PROBLEM STATEMENT: Lines containing "with" are to be counted. Report the count alone.

PROVIDED ENTRIES:
*-*-*

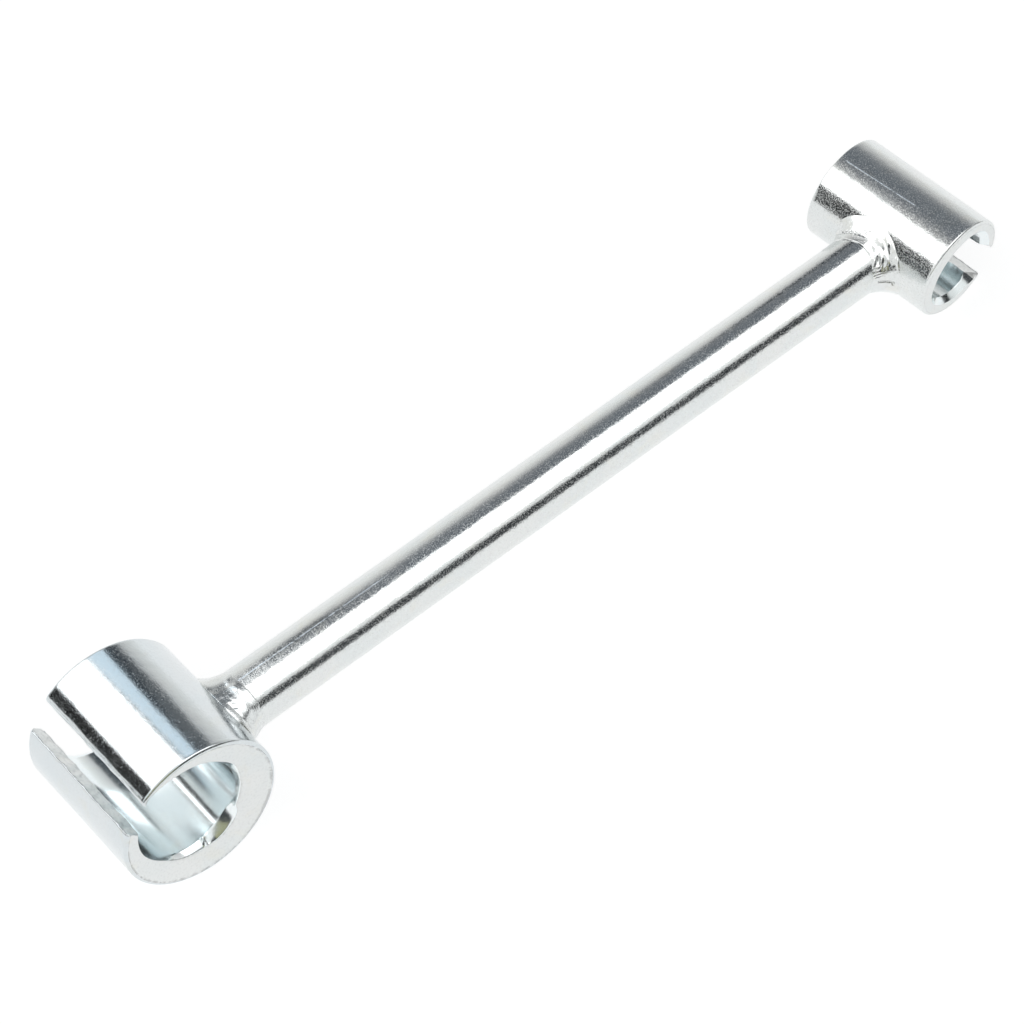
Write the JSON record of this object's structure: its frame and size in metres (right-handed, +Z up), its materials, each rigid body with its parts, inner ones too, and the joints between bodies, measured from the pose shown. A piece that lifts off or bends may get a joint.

*-*-*

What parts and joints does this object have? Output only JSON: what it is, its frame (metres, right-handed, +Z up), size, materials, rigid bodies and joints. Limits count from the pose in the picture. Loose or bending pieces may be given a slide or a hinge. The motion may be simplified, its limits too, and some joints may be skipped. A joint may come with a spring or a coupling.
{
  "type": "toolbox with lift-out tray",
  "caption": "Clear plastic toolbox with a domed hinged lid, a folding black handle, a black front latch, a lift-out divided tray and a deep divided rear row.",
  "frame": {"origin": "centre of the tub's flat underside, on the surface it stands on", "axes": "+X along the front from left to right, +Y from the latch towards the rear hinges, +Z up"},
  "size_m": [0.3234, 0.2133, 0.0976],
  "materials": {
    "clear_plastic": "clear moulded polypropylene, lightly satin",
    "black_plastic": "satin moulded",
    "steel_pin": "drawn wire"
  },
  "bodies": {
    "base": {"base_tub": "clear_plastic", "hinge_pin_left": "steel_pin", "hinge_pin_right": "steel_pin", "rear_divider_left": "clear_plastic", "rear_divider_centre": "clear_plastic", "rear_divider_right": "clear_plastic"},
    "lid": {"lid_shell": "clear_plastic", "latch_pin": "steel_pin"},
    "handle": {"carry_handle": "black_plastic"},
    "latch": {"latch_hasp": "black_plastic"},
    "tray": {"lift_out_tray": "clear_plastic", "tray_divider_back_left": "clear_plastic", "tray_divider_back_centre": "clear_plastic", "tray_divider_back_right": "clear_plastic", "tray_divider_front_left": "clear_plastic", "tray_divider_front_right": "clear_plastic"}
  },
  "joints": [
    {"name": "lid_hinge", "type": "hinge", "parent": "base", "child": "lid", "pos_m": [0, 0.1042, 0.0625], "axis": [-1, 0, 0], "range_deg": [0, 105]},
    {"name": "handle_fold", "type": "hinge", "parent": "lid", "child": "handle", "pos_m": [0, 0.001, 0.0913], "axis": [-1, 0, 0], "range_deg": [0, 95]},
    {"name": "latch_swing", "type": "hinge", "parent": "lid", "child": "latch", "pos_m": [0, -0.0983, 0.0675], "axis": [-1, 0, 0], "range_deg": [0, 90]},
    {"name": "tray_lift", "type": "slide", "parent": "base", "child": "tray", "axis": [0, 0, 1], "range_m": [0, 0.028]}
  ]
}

*-*-*

WRITTEN REPLY: 4